Ses adversaires l'accusent d'être un homme politique incompétent, de ne pas savoir créer d'alliances, ni trouver les compromis nécessaires avec ses opposants. Ils lui reprochent aussi d'être un mauvais gouvernant qui gère la présidence d'une manière pernicieusement centralisée.

Personnalité

«Obama est un intellectuel renfermé et de tempérament distant. Il a donc des difficultés pour nouer des relations fructueuses avec ses collaborateurs, avec les responsables de son parti ou d'autres dirigeants internationaux à qui il a affaire. Sans parler de ses opposants, qu'il méprise.»
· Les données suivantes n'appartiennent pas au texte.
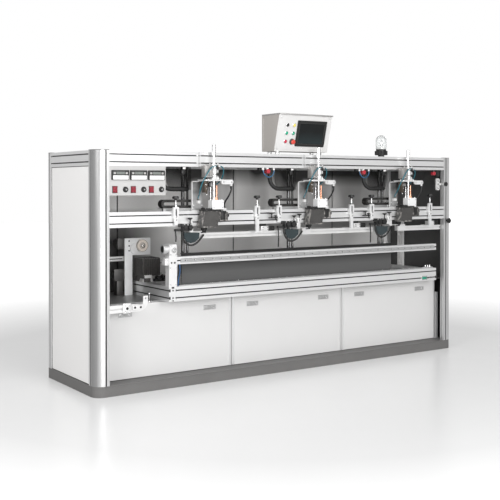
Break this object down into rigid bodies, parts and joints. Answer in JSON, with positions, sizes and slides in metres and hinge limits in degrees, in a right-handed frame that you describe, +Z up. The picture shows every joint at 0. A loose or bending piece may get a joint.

Une version extrémiste de cette critique consiste à expliquer qu'Obama souffre de problèmes psychologiques qui le démotivent et sapent son efficacité.

Idéologie

Le président Obama est un idéologue invétéré qui veut imposer au pays un programme incompatible avec les préférences de la majorité des Américains. Obama est étatiste, isolationniste et gaspilleur. Il privilégie le secteur public par rapport au privé et ses politiques ont tendance à donner plus d'importance à l'Etat.

Sur le plan international, il se montre timide et réticent. Obama a le sentiment que son armée ne doit intervenir que dans les conflits internationaux qui nuisent directement aux intérêts des Etats-Unis. «Les dépenses publiques ont explosé sous sa présidence», affirment en outre ses adversaires.

Anti-américanisme

«En réalité, Barack Obama est né au Kenya. C'est un musulman qui ne dit pas son nom et son ascension jusqu'à la Maison Blanche fait partie d'une conspiration réussie des ennemis de l'Amérique visant à affaiblir le pays.»

Ces allégations-là peuvent paraître extravagantes voire totalement délirantes. Mais il est surprenant de voir à quel point elles sont fortement enracinées dans les cercles les plus radicaux de l'opposition –qui dégagent dans de nombreux cas des relents plus ou moins évidents de racisme. De ce point de vue, les erreurs, défauts, omissions et limites présumés de l'action politique d'Obama à la Maison Blanche sont le fruit d'une stratégie délibérée du président.

Je ne partage personnellement aucune de ces critiques. On ne peut pas nier que le président Obama et son gouvernement ont commis des erreurs, mais je soutiens que bon nombre des critiques honnêtes (celles qui n'obéissent pas à des intérêts partisans, économiques, idéologiques ou à des réactions irrationnelles) se fondent sur des hypothèses qui surestiment le pouvoir dont jouit aujourd'hui le président des Etats-Unis. Obama ou un autre.

Je crois que les preuves abondent pour montrer que l'administration américaine est aujourd'hui confrontée à des limites sans précédent qui l'empêchent d'influer sur les réalités à l'intérieur et en dehors de ses frontières. Tous les autres Etats du monde ne sont guère plus épargnés par ce phénomène. Le problème, ce n'est pas Obama.